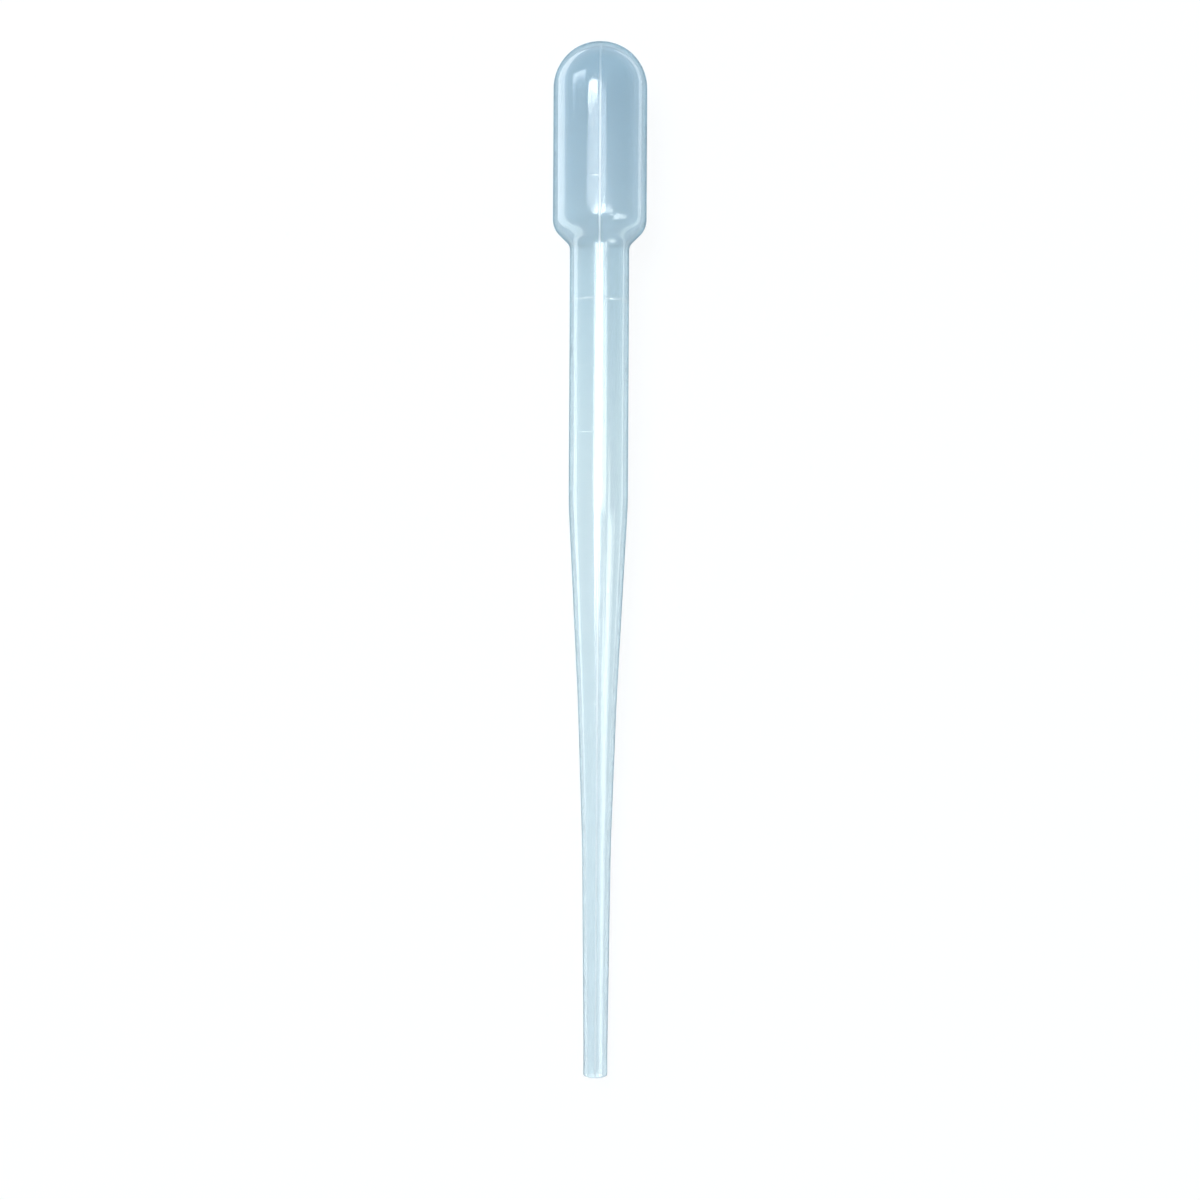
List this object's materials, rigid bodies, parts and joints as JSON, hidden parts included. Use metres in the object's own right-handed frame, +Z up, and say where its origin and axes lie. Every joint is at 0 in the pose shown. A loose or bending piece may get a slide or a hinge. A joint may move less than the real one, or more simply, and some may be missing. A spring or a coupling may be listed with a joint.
{
  "type": "dropper pipette",
  "caption": "One-piece translucent plastic dropper pipette with a squeeze bulb, a graduated barrel and a long tapered stem, lying on its side.",
  "frame": {"origin": "on the surface that the pipette lies on, under the middle of its length", "axes": "+Y along the pipette from the tip to the bulb, +Z up, with the mould's parting line along the top and the bottom"},
  "size_m": [0.0142, 0.155, 0.0149],
  "materials": {
    "pipette": "translucent moulded low-density polyethylene, semi-gloss"
  },
  "bodies": {
    "root": {"pipette": "pipette"}
  },
  "joints": []
}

▶ **EXERCISE BRIEF**
Print the material above once more, exactly.

▶ **CORRECT OUTPUT**
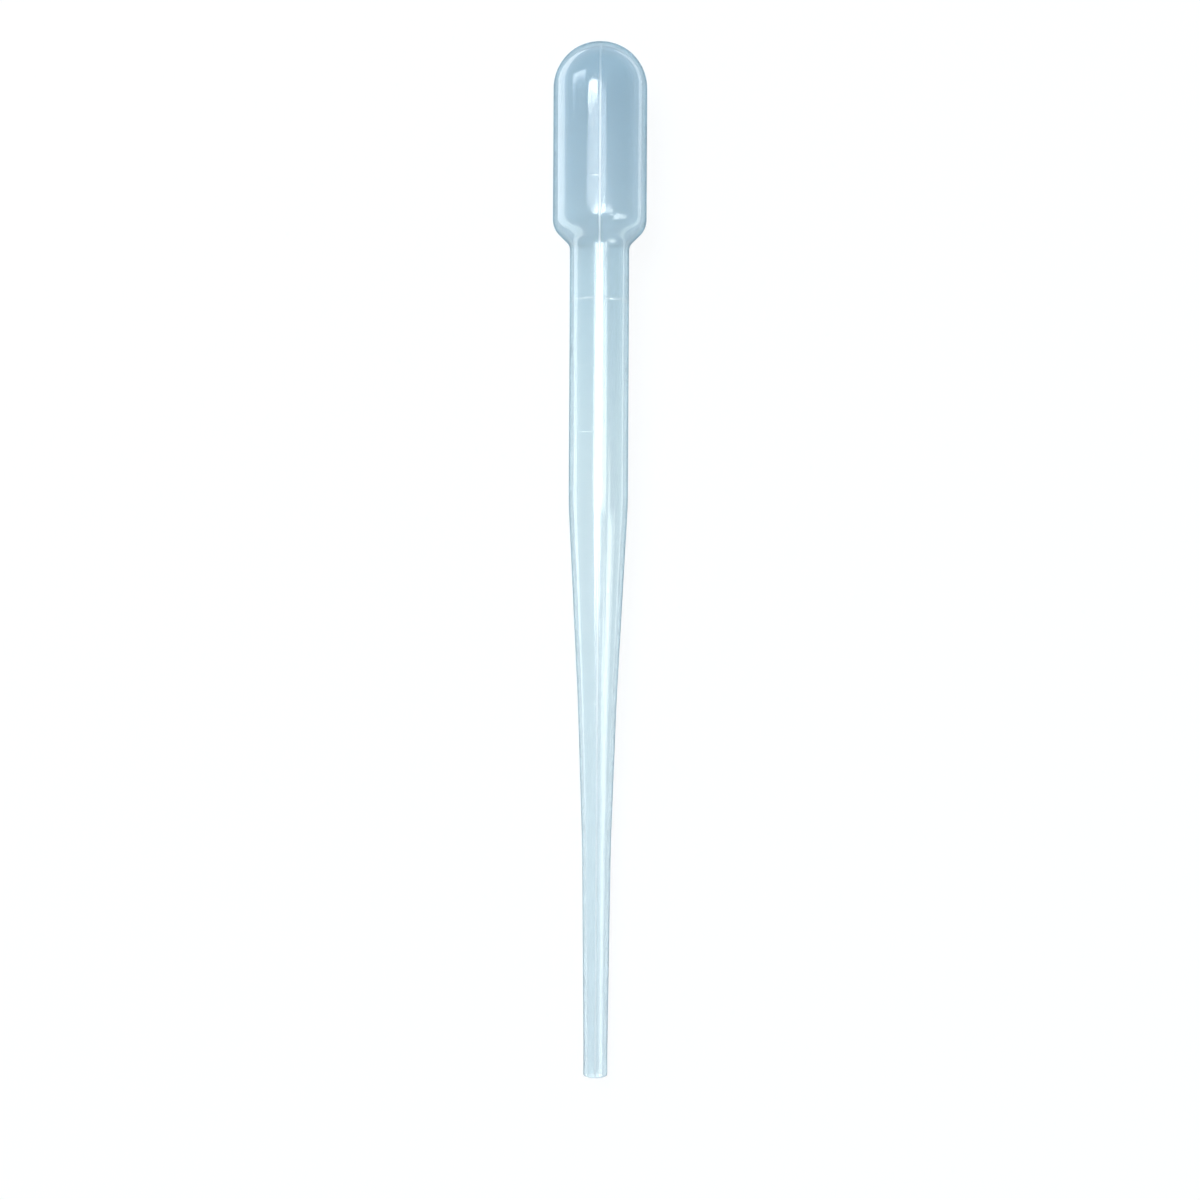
List this object's materials, rigid bodies, parts and joints as JSON, hidden parts included. Use metres in the object's own right-handed frame, +Z up, and say where its origin and axes lie. Every joint is at 0 in the pose shown. A loose or bending piece may get a slide or a hinge. A joint may move less than the real one, or more simply, and some may be missing. A spring or a coupling may be listed with a joint.
{
  "type": "dropper pipette",
  "caption": "One-piece translucent plastic dropper pipette with a squeeze bulb, a graduated barrel and a long tapered stem, lying on its side.",
  "frame": {"origin": "on the surface that the pipette lies on, under the middle of its length", "axes": "+Y along the pipette from the tip to the bulb, +Z up, with the mould's parting line along the top and the bottom"},
  "size_m": [0.0142, 0.155, 0.0149],
  "materials": {
    "pipette": "translucent moulded low-density polyethylene, semi-gloss"
  },
  "bodies": {
    "root": {"pipette": "pipette"}
  },
  "joints": []
}